Given instruction –
Make an exact copy of all the data.

####################

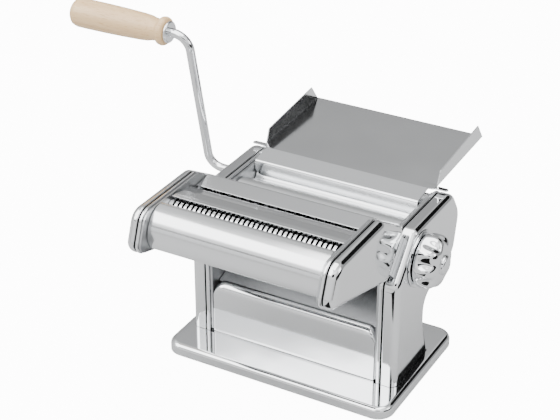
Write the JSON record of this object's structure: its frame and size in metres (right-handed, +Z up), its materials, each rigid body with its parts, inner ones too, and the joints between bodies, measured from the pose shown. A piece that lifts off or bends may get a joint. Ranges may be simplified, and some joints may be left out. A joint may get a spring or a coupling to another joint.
{
  "type": "pasta roller machine",
  "caption": "Hand-cranked dough roller with a clip-on double strip cutter, thickness knob, wooden-grip crank and a lift-off winged feed tray on a flat base.",
  "frame": {"origin": "middle of the whole object's bounding box, at table level", "axes": "+X along the rollers towards the thickness knob, +Y from the cutter at the front to the feed tray at the back, +Z up"},
  "size_m": [0.3602, 0.2942, 0.258],
  "materials": {
    "chrome": "polished",
    "steel": "fine ground",
    "beech": "smooth oiled",
    "rubber": "matte"
  },
  "bodies": {
    "machine": {"base_plate": "chrome", "foot_front_left": "rubber", "foot_front_right": "rubber", "foot_back_left": "rubber", "foot_back_right": "rubber", "casing_left": "chrome", "casing_right": "chrome", "frame_left": "steel", "frame_right": "steel", "cutter_rail_left": "steel", "cutter_rail_right": "steel", "tie_rod_front": "steel", "tie_rod_back": "steel", "tie_rod_head": "steel", "front_panel": "chrome", "chute_plate": "steel", "back_cover": "chrome", "back_panel": "chrome", "scraper_rear": "steel", "index_disc": "chrome"},
    "rear_roller": {"roller_rear": "chrome", "gear_rear": "steel"},
    "gap_carriage": {"bearing_block_left": "steel", "bearing_block_right": "steel", "scraper_front": "steel"},
    "front_roller": {"roller_front": "chrome", "gear_front": "steel"},
    "knob_spindle": {"knob_shaft": "steel"},
    "knob": {"thickness_knob": "chrome", "index_pin": "steel"},
    "crank": {"crank_rod": "chrome", "grip_washer": "chrome"},
    "grip": {"grip": "beech"},
    "tray": {"feed_tray": "chrome"},
    "cutter": {"cutter_casing_left": "chrome", "cutter_casing_right": "chrome", "cutter_frame_left": "steel", "cutter_frame_right": "steel", "cutter_front_cover": "chrome", "cutter_middle_guide": "chrome", "cutter_rear_guide": "chrome", "narrow_scraper": "steel", "wide_scraper": "steel", "cutter_tie_rod_front": "steel", "cutter_tie_rod_back": "steel"},
    "narrow_front": {"narrow_roller_front": "steel", "narrow_gear_front": "steel"},
    "narrow_back": {"narrow_roller_back": "steel", "narrow_gear_back": "steel"},
    "wide_front": {"wide_roller_front": "steel", "wide_gear_front": "steel"},
    "wide_back": {"wide_roller_back": "steel", "wide_gear_back": "steel"}
  },
  "joints": [
    {"name": "crank_turn", "type": "hinge", "parent": "machine", "child": "rear_roller", "pos_m": [0.0619, 0.04386, 0.1145], "axis": [1, 0, 0], "continuous": true},
    {"name": "knob_turn", "type": "hinge", "parent": "machine", "child": "knob_spindle", "pos_m": [0.0619, -0.00854, 0.113], "axis": [1, 0, 0], "range_deg": [0, 240]},
    {"name": "knob_pull", "type": "slide", "parent": "knob_spindle", "child": "knob", "axis": [1, 0, 0], "range_m": [0, 0.004], "stiffness_N_per_m": 900},
    {"name": "gap_slide", "type": "slide", "parent": "machine", "child": "gap_carriage", "axis": [0, -1, 0], "range_m": [0, 0.0024]},
    {"name": "front_roller_turn", "type": "hinge", "parent": "gap_carriage", "child": "front_roller", "pos_m": [0.0619, 0.00046, 0.1145], "axis": [1, 0, 0], "continuous": true},
    {"name": "crank_pull", "type": "slide", "parent": "rear_roller", "child": "crank", "axis": [-1, 0, 0], "range_m": [0, 0.02]},
    {"name": "grip_spin", "type": "hinge", "parent": "crank", "child": "grip", "pos_m": [0.0619, 0.01456, 0.2455], "axis": [1, 0, 0], "continuous": true},
    {"name": "tray_lift", "type": "slide", "parent": "machine", "child": "tray", "axis": [0, 0, 1], "range_m": [0, 0.04]},
    {"name": "cutter_slide", "type": "slide", "parent": "machine", "child": "cutter", "axis": [0, 0.6691, 0.7431], "range_m": [0, 0.05]},
    {"name": "narrow_turn", "type": "hinge", "parent": "cutter", "child": "narrow_front", "pos_m": [0.0619, -0.11801, 0.16002], "axis": [1, 0, 0], "continuous": true},
    {"name": "narrow_back_turn", "type": "hinge", "parent": "cutter", "child": "narrow_back", "pos_m": [0.0619, -0.10108, 0.15698], "axis": [1, 0, 0], "continuous": true},
    {"name": "wide_turn", "type": "hinge", "parent": "cutter", "child": "wide_front", "pos_m": [0.0619, -0.07903, 0.15301], "axis": [1, 0, 0], "continuous": true},
    {"name": "wide_back_turn", "type": "hinge", "parent": "cutter", "child": "wide_back", "pos_m": [0.0619, -0.06211, 0.14996], "axis": [1, 0, 0], "continuous": true}
  ],
  "couplings": [
    {"joint": "front_roller_turn", "follows": "crank_turn", "ratio": -1},
    {"joint": "knob_turn", "follows": "gap_slide", "rad_per_m": 1745.3},
    {"joint": "narrow_back_turn", "follows": "narrow_turn", "ratio": -1},
    {"joint": "wide_back_turn", "follows": "wide_turn", "ratio": -1}
  ]
}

####################

Task answer –
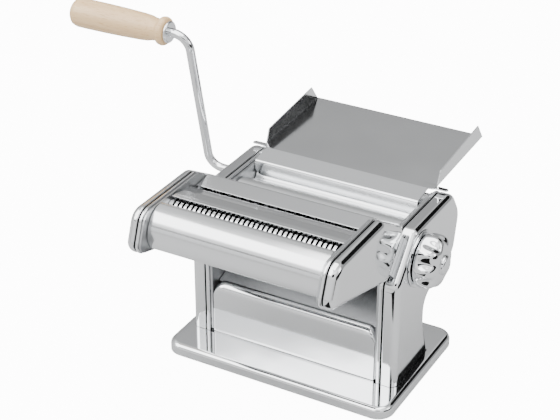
Write the JSON record of this object's structure: its frame and size in metres (right-handed, +Z up), its materials, each rigid body with its parts, inner ones too, and the joints between bodies, measured from the pose shown. A piece that lifts off or bends may get a joint. Ranges may be simplified, and some joints may be left out. A joint may get a spring or a coupling to another joint.
{
  "type": "pasta roller machine",
  "caption": "Hand-cranked dough roller with a clip-on double strip cutter, thickness knob, wooden-grip crank and a lift-off winged feed tray on a flat base.",
  "frame": {"origin": "middle of the whole object's bounding box, at table level", "axes": "+X along the rollers towards the thickness knob, +Y from the cutter at the front to the feed tray at the back, +Z up"},
  "size_m": [0.3602, 0.2942, 0.258],
  "materials": {
    "chrome": "polished",
    "steel": "fine ground",
    "beech": "smooth oiled",
    "rubber": "matte"
  },
  "bodies": {
    "machine": {"base_plate": "chrome", "foot_front_left": "rubber", "foot_front_right": "rubber", "foot_back_left": "rubber", "foot_back_right": "rubber", "casing_left": "chrome", "casing_right": "chrome", "frame_left": "steel", "frame_right": "steel", "cutter_rail_left": "steel", "cutter_rail_right": "steel", "tie_rod_front": "steel", "tie_rod_back": "steel", "tie_rod_head": "steel", "front_panel": "chrome", "chute_plate": "steel", "back_cover": "chrome", "back_panel": "chrome", "scraper_rear": "steel", "index_disc": "chrome"},
    "rear_roller": {"roller_rear": "chrome", "gear_rear": "steel"},
    "gap_carriage": {"bearing_block_left": "steel", "bearing_block_right": "steel", "scraper_front": "steel"},
    "front_roller": {"roller_front": "chrome", "gear_front": "steel"},
    "knob_spindle": {"knob_shaft": "steel"},
    "knob": {"thickness_knob": "chrome", "index_pin": "steel"},
    "crank": {"crank_rod": "chrome", "grip_washer": "chrome"},
    "grip": {"grip": "beech"},
    "tray": {"feed_tray": "chrome"},
    "cutter": {"cutter_casing_left": "chrome", "cutter_casing_right": "chrome", "cutter_frame_left": "steel", "cutter_frame_right": "steel", "cutter_front_cover": "chrome", "cutter_middle_guide": "chrome", "cutter_rear_guide": "chrome", "narrow_scraper": "steel", "wide_scraper": "steel", "cutter_tie_rod_front": "steel", "cutter_tie_rod_back": "steel"},
    "narrow_front": {"narrow_roller_front": "steel", "narrow_gear_front": "steel"},
    "narrow_back": {"narrow_roller_back": "steel", "narrow_gear_back": "steel"},
    "wide_front": {"wide_roller_front": "steel", "wide_gear_front": "steel"},
    "wide_back": {"wide_roller_back": "steel", "wide_gear_back": "steel"}
  },
  "joints": [
    {"name": "crank_turn", "type": "hinge", "parent": "machine", "child": "rear_roller", "pos_m": [0.0619, 0.04386, 0.1145], "axis": [1, 0, 0], "continuous": true},
    {"name": "knob_turn", "type": "hinge", "parent": "machine", "child": "knob_spindle", "pos_m": [0.0619, -0.00854, 0.113], "axis": [1, 0, 0], "range_deg": [0, 240]},
    {"name": "knob_pull", "type": "slide", "parent": "knob_spindle", "child": "knob", "axis": [1, 0, 0], "range_m": [0, 0.004], "stiffness_N_per_m": 900},
    {"name": "gap_slide", "type": "slide", "parent": "machine", "child": "gap_carriage", "axis": [0, -1, 0], "range_m": [0, 0.0024]},
    {"name": "front_roller_turn", "type": "hinge", "parent": "gap_carriage", "child": "front_roller", "pos_m": [0.0619, 0.00046, 0.1145], "axis": [1, 0, 0], "continuous": true},
    {"name": "crank_pull", "type": "slide", "parent": "rear_roller", "child": "crank", "axis": [-1, 0, 0], "range_m": [0, 0.02]},
    {"name": "grip_spin", "type": "hinge", "parent": "crank", "child": "grip", "pos_m": [0.0619, 0.01456, 0.2455], "axis": [1, 0, 0], "continuous": true},
    {"name": "tray_lift", "type": "slide", "parent": "machine", "child": "tray", "axis": [0, 0, 1], "range_m": [0, 0.04]},
    {"name": "cutter_slide", "type": "slide", "parent": "machine", "child": "cutter", "axis": [0, 0.6691, 0.7431], "range_m": [0, 0.05]},
    {"name": "narrow_turn", "type": "hinge", "parent": "cutter", "child": "narrow_front", "pos_m": [0.0619, -0.11801, 0.16002], "axis": [1, 0, 0], "continuous": true},
    {"name": "narrow_back_turn", "type": "hinge", "parent": "cutter", "child": "narrow_back", "pos_m": [0.0619, -0.10108, 0.15698], "axis": [1, 0, 0], "continuous": true},
    {"name": "wide_turn", "type": "hinge", "parent": "cutter", "child": "wide_front", "pos_m": [0.0619, -0.07903, 0.15301], "axis": [1, 0, 0], "continuous": true},
    {"name": "wide_back_turn", "type": "hinge", "parent": "cutter", "child": "wide_back", "pos_m": [0.0619, -0.06211, 0.14996], "axis": [1, 0, 0], "continuous": true}
  ],
  "couplings": [
    {"joint": "front_roller_turn", "follows": "crank_turn", "ratio": -1},
    {"joint": "knob_turn", "follows": "gap_slide", "rad_per_m": 1745.3},
    {"joint": "narrow_back_turn", "follows": "narrow_turn", "ratio": -1},
    {"joint": "wide_back_turn", "follows": "wide_turn", "ratio": -1}
  ]
}